A. Yes. The recouped amount is to recover for a past overissuance which may or may not be related to the current reduction in the amount of the public assistance grant. For example, a household was getting $300 public assistance. The State determined that the person failed to report earned income in the months of February and March and that the person subsequently quit his or her job. Public assistance was overissued in February and March in the amount of $100 each month because of the unreported income. The total amount of the public assistance grant is being reduced for April through July in the amount of $50 during that period of time because the person was disqualified for quitting a job. The State agency should attribute $50 additional public assistance income for the months of April through July (or apply a percentage reduction to the food stamp allotment).

Q. Would the percentage reduction be applied to Title IV recouped amounts?

A. Set percentage reductions are based on the food stamp allotments.

If the State opts to prevent an increase in food stamps by increasing the PA grant by a percentage based on the percent an individual PA grant was reduced at the time of the failure to take an action, the individual percentage amount would be applied to the total PA grant before any recoupments are made.

Q. The food stamp office is recouping 20 percent of the allotment for a food stamp IPV. If the State chooses to reduce the food stamp allotment by 25 percent to prevent an increase due to a violation in another program, should the 25 percent amount be applied to the full allotment or the amount remaining after the food stamp recoupment?

A. We will address this in the regulations or allow State flexibility in this area. In the interim States may use their discretion.

Q. What programs are means tested?

A. There is no list of qualified means-tested programs. We will either address this in regulations or allow State flexibility in this area.

Q. Does this apply to new applicants who have never applied before?

A. We will either address this in regulations or allow State flexibility in this area.

Q. Does this apply to applicants who reapply after a break in participation?

A. We will either address this in regulations or allow State flexibility in this area.

Q. Does this follow the person from county to county?

A. We will either address this in regulations or allow State flexibility in this area.

Q. Will continued benefits be allowed pending a food stamp fair hearing on this issue?

A. Food stamp benefits may be continued in accordance with 273.15(k) if food stamp benefits are reduced or terminated because of the deemed income or application of a percentage amount.

Q. Will there be one fair hearing for all applicable programs?

A. When an action is planned to reduce food stamp benefits during the certification period, the State agency must notify the households of the planned action and advise them of their right to a fair hearing. The State agency may, but is not required, to combine fair hearings for multiple programs.

Q. How is Section 829 regarding the prohibition against increasing food stamp benefits for failure of a person to take an action required in another assistance program different from the 5/1/96 rule?

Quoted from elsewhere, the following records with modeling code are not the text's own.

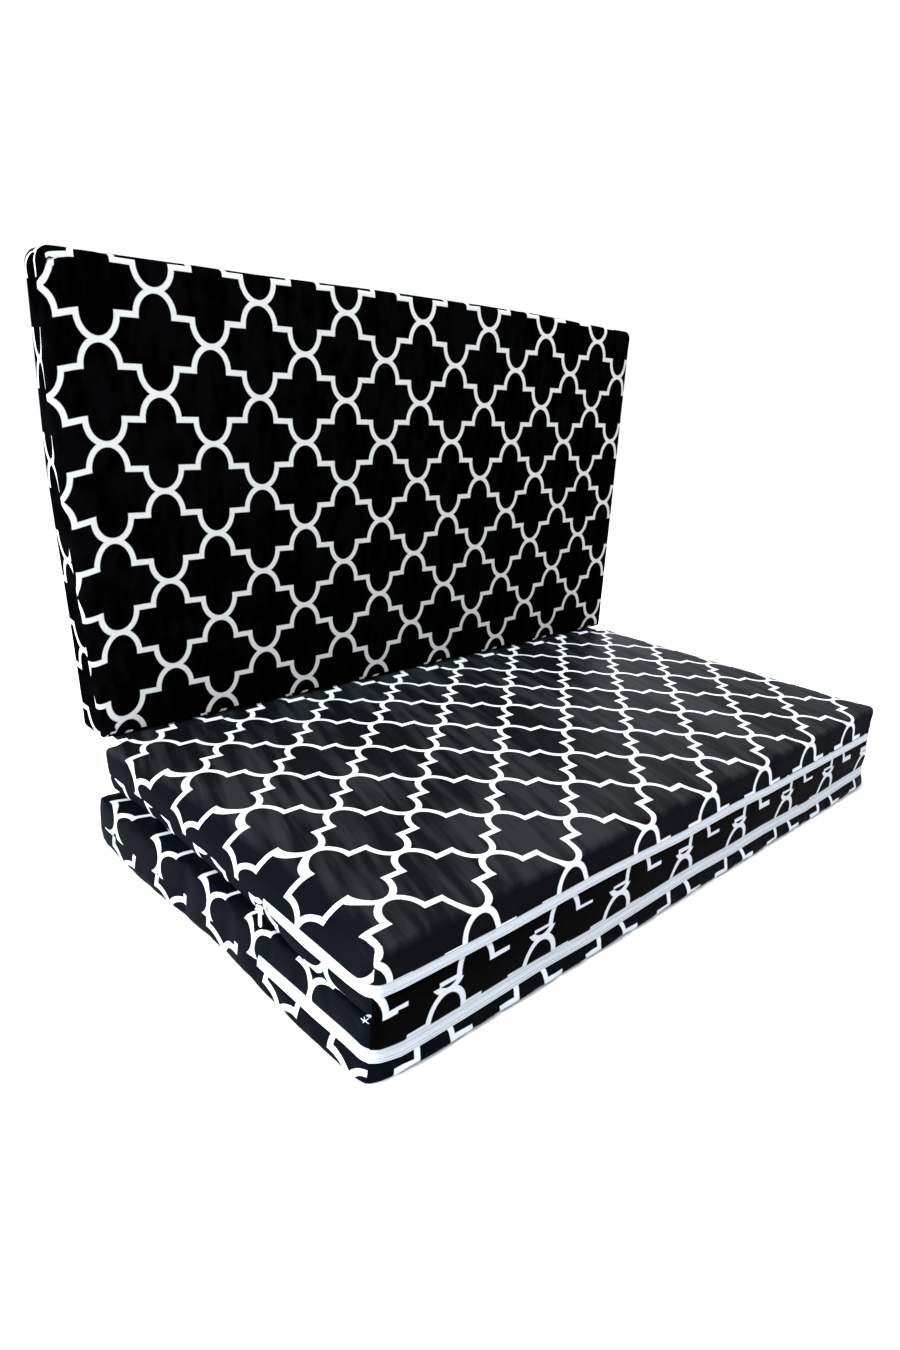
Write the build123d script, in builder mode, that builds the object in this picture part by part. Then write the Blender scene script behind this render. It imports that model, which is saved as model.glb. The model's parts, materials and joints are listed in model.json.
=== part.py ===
from build123d import *
from dataclasses import dataclass
from math import hypot, sqrt
import os

# Folding floor mattress: three equal foam panels in zipped cloth covers, joined by two cloth hinges.
# It is set up as a low sofa: base panel on the floor, seat panel on it, back panel upright.
# Millimetres, +Z up, the panels' long side along X, the back panel towards +Y.
# Origin: on the floor, in the middle of the space that the sofa takes up.

os.makedirs("parts", exist_ok=True)

# Panels
panel_length = 1200.0
panel_depth = 640.0
panel_thickness = 75.0
cloth_thickness = 1.0
foam_clearance = 0.3
edge_round = 16.0
corner_round = 20.0
face_crown = 4.0
crown_root = 6.0
crown_margin = 2.0
crown_end_share = 2.0
corner_draw_in = 20.0
draw_in_reach = 400.0
draw_in_round = 400.0

# How the panels meet
stack_gap = 0.3
seam_gap = 0.4
hinge_slack = 20.0
fold_clearance = 0.3

# Zips
zip_side_reach = 210.0
zip_offset = 6.5
zip_window = 12.5
coil_width = 5.0
coil_depth = 1.8
tape_width = 11.0
tape_thickness = 0.8

# Sliders and pull tabs
slider_clearance = 0.4
slider_length = 12.0
slider_width = 9.0
slider_nose_width = 6.0
slider_plate = 1.2
slider_flange = 1.4
slider_end_margin = 2.0
bail_length = 8.0
bail_width = 1.2
bail_bar = 1.2
bail_post = 1.4
bail_round = 0.8
tab_clearance = 0.4
tab_thickness = 1.0
tab_reach = 18.0
tab_eye_wall = 1.3
tab_end_radius = 3.2
tab_end_hole_radius = 1.8

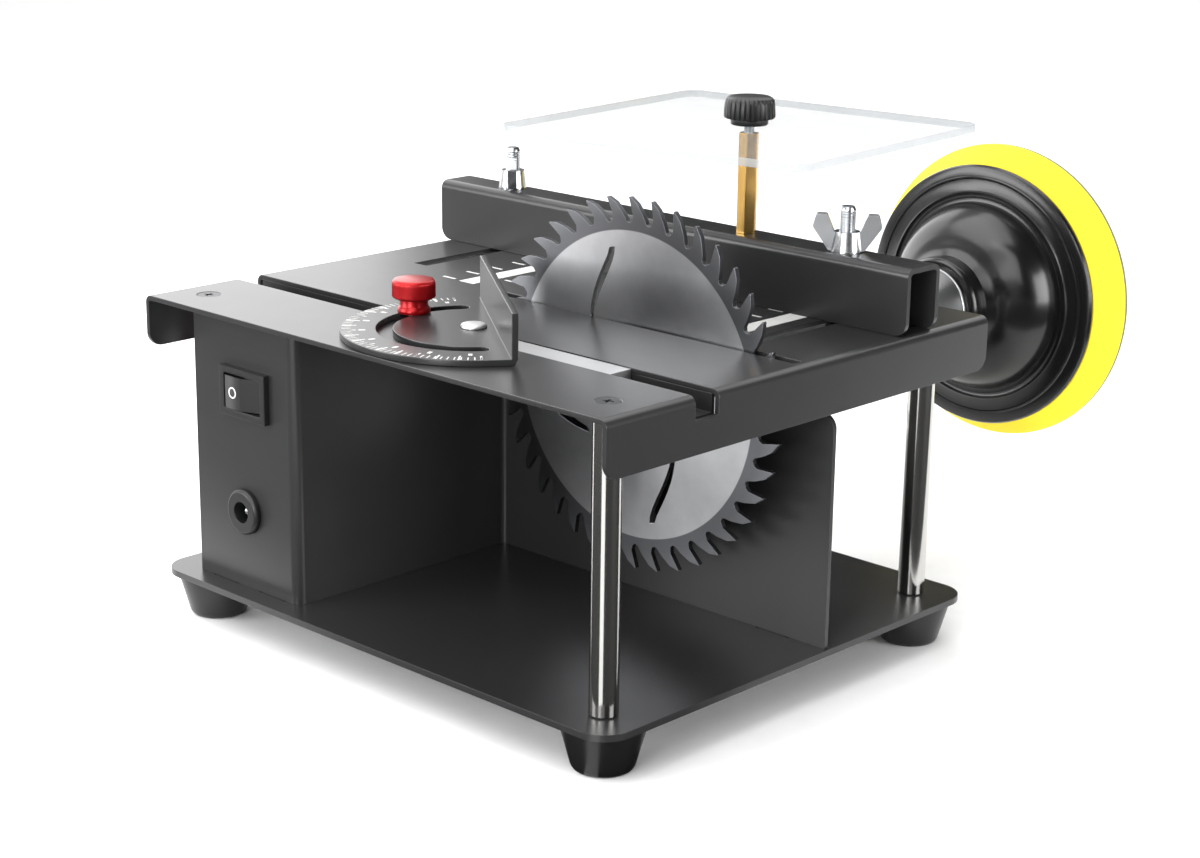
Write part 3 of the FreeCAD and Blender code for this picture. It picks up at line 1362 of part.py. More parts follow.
def make_lead(label, corners):
    """One insulated wire along a route of corners, each a triple of formulas."""
    points = [FreeCAD.Vector(*(number(text) for text in corner)) for corner in corners]
    path = round_path(points)
    radius = number("lead_radius")
    section = Part.Wire(Part.makeCircle(radius, points[0], points[1] - points[0]))
    shape = path.makePipeShell([section], True, False)
    expected = math.pi * radius ** 2 * path.Length
    if abs(shape.Volume - expected) > 0.02 * expected:
        raise RuntimeError(f"{label} is not swept whole")
    feature = doc.addObject("Part::Feature", label)
    feature.Shape = shape
    return node(feature, label)


def make_leads():
    """Inlet to switch, switch to motor, and motor back to the inlet."""
    tab_tip = "(switch_face_place + switch_body_depth + 8)"
    jack_tip = "(switch_face_place + jack_depth + 4)"
    terminal_tip = f"({CAP_BACK} + terminal_length)"
    lane = "(side_wall_place - panel_sheet - 9)"
    make_lead("inlet_lead", [
        ("jack_x", f"{jack_tip} + 0.1", "jack_z"),
        ("jack_x", f"{jack_tip} + 9", "jack_z"),
        ("jack_x - 1", f"{jack_tip} + 13", "(jack_z + switch_z) / 2"),
        ("switch_x - 4", f"{tab_tip} + 8", "switch_z"),
        ("switch_x - 4", f"{tab_tip} + 0.1", "switch_z"),
    ])
    make_lead("switched_lead", [
        ("switch_x + 4", f"{tab_tip} + 0.1", "switch_z"),
        ("switch_x + 4", f"{tab_tip} + 12", "switch_z"),
        (lane, f"{tab_tip} + 34", "switch_z - 4"),
        (lane, f"{terminal_tip} - 30", "switch_z - 6"),
        (f"{lane} + 12", f"{terminal_tip} + 4", f"{SHAFT_Z} - 6"),
        ("shaft_x - 26", f"{terminal_tip} + 12", f"{SHAFT_Z} - 4"),
        ("shaft_x - terminal_offset", f"{terminal_tip} + 10", SHAFT_Z),
        ("shaft_x - terminal_offset", f"{terminal_tip} + 0.1", SHAFT_Z),
    ])
    make_lead("return_lead", [
        ("jack_x", f"{jack_tip} + 0.1", "jack_z - 4"),
        ("jack_x", f"{jack_tip} + 12", "jack_z - 4"),
        (f"{lane} - 4", f"{jack_tip} + 40", "jack_z - 8"),
        (f"{lane} - 4", f"{terminal_tip} - 30", "jack_z - 6"),
        (f"{lane} + 14", f"{terminal_tip} + 5", "jack_z + 2"),
        ("shaft_x - 8", f"{terminal_tip} + 12", f"{SHAFT_Z} - 26"),
        ("shaft_x + terminal_offset", f"{terminal_tip} + 12", f"{SHAFT_Z} - 10"),
        ("shaft_x + terminal_offset", f"{terminal_tip} + 9", SHAFT_Z),
        ("shaft_x + terminal_offset", f"{terminal_tip} + 0.1", SHAFT_Z),
    ])


# ---------------------------------------------------------------- build, check and write
make_base()
make_feet()
make_posts()
make_table()
make_channel()
make_panel()
make_motor_case()
make_rotor()
make_arbor()
make_blade()
make_pad()
make_fence()
make_wing_nut("left_wing_nut", BOLT_LEFT, "left_wing_turn")
make_wing_nut("right_wing_nut", BOLT_RIGHT, "right_wing_turn")
make_shield()
make_gauge()
make_switch()
make_jack()
make_leads()
doc.recompute()

faults = [f"{o.Name}: {o.State}" for o in doc.Objects if {"Invalid", "Error"} & set(o.State)]
for thing in nodes:
    shape = thing.Shape
    if shape.isNull() or not shape.isValid() or not shape.Solids:
        faults.append(f"{thing.Label}: no valid solid")
if faults:
    raise RuntimeError("; ".join(faults))

os.makedirs("parts", exist_ok=True)
for thing in nodes:
    thing.Shape.exportStep(os.path.join("parts", f"{thing.Label}.step"))
    low, high = thing.Shape.BoundBox, thing.Shape.Volume
    print(f"{thing.Label:20s} {len(thing.Shape.Solids)} solids {high:10.1f} mm3 "
          f"x {low.XMin:.1f}..{low.XMax:.1f} y {low.YMin:.1f}..{low.YMax:.1f} z {low.ZMin:.1f}..{low.ZMax:.1f}")
print(len(nodes), "nodes")
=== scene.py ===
"""Small bench table saw with a sanding pad on its motor shaft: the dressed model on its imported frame.

Metres, origin at the centre of the base plate's underside, +X the way the work is fed, +Y from the
switch side to the sanding pad, +Z up.
"""

import json
import logging
import math
from dataclasses import dataclass
from enum import Enum
from typing import Callable, Optional, Sequence

import bmesh
import bpy
from mathutils import Matrix, Vector


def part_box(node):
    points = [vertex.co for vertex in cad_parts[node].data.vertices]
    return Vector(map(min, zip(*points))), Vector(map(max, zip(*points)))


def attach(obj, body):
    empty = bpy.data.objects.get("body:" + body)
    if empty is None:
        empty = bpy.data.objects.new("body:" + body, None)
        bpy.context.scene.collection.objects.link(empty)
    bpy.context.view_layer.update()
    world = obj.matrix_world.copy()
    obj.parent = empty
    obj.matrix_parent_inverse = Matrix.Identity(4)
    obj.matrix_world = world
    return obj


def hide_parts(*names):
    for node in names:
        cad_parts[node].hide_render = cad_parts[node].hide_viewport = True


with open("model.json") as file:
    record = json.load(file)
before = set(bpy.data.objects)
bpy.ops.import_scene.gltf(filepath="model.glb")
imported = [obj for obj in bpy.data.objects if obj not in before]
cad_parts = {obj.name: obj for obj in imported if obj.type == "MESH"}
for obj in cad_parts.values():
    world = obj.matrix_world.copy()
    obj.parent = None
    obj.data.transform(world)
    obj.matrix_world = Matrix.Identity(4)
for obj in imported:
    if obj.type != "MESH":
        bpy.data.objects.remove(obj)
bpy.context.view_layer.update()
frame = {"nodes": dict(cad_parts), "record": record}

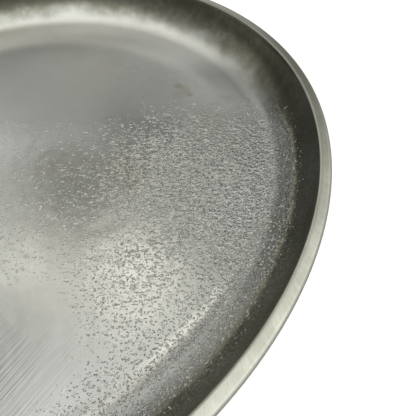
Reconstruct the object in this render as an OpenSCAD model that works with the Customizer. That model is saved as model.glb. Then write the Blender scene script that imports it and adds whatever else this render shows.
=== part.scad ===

The violation no longer has to be "intentional," the food stamp allotment can be reduced by not more than 25 percent (rather than keeping track of the benefits the household would have gotten in the other program but for the disqualification), Title IV-A procedures can be used for Title IV-A penalties, and the implementation date is 8/22/96 rather than no later than 11/27/96.

Q. Can States decrease benefits by less than 25 percent, for example 15 percent?

A. Any percent through 25 percent may be used provided it is high enough to prohibit an increase in most cases.

Q. If a State opts to use a flat percentage, can it use this amount even if the actual assistance decrease would have been greater?

A. Yes. If a State opts to use a flat percentage, it should reduce the food stamp allotment by that percent even when the actual reductions in assistance would have been more or less.

For example, the State agency has chosen to reduce food stamp allotments by 20 percent for failure of a household member to comply with a particular requirement in another program. In one case, based on an individual computation, the household would have received a $10 increase in Title IV-A but for the disqualification and in another case a household would have received a $50 increase in Title IV-A but for the disqualification. In both cases, rather than attributing the actual amount of additional assistance the household would have received but for the disqualification and computing a new food stamp allotment, the food stamp allotment computed based on the amount of assistance the household actually received would be reduced by 20 percent.

Q. For purposes of the provision prohibiting an increase in food stamp benefits, does the failure to take a required action have to happen after enactment?

A. This will be addressed in the regulations since the 5/1/96 rule applied to disqualifications prior to 8/22/96.

Q. A person is disqualified under another assistance program for 2 months or until they comply whichever is longer. After 2 months the person applies for food stamps but does not reapply for AFDC to cure him or herself. Should this be considered a 2-month disqualification or a permanent disqualification? The person may not be eligible for the other assistance program for some other reason or may not choose to reapply. The person may not be given the chance to cure him or herself even if he or she reapplied for Title IV-A.

A. This is a category 1 inquiry that will be addressed in the regulations.

Q. Can State agencies define failure to comply with another assistance program requirement?

A. Yes, for purposes of the provision that prohibits an increase in food stamp benefits as long as the States do not define it so broadly as to permanently deny households food stamps because of provisions in other programs such as time-limited benefits or family cap provisions.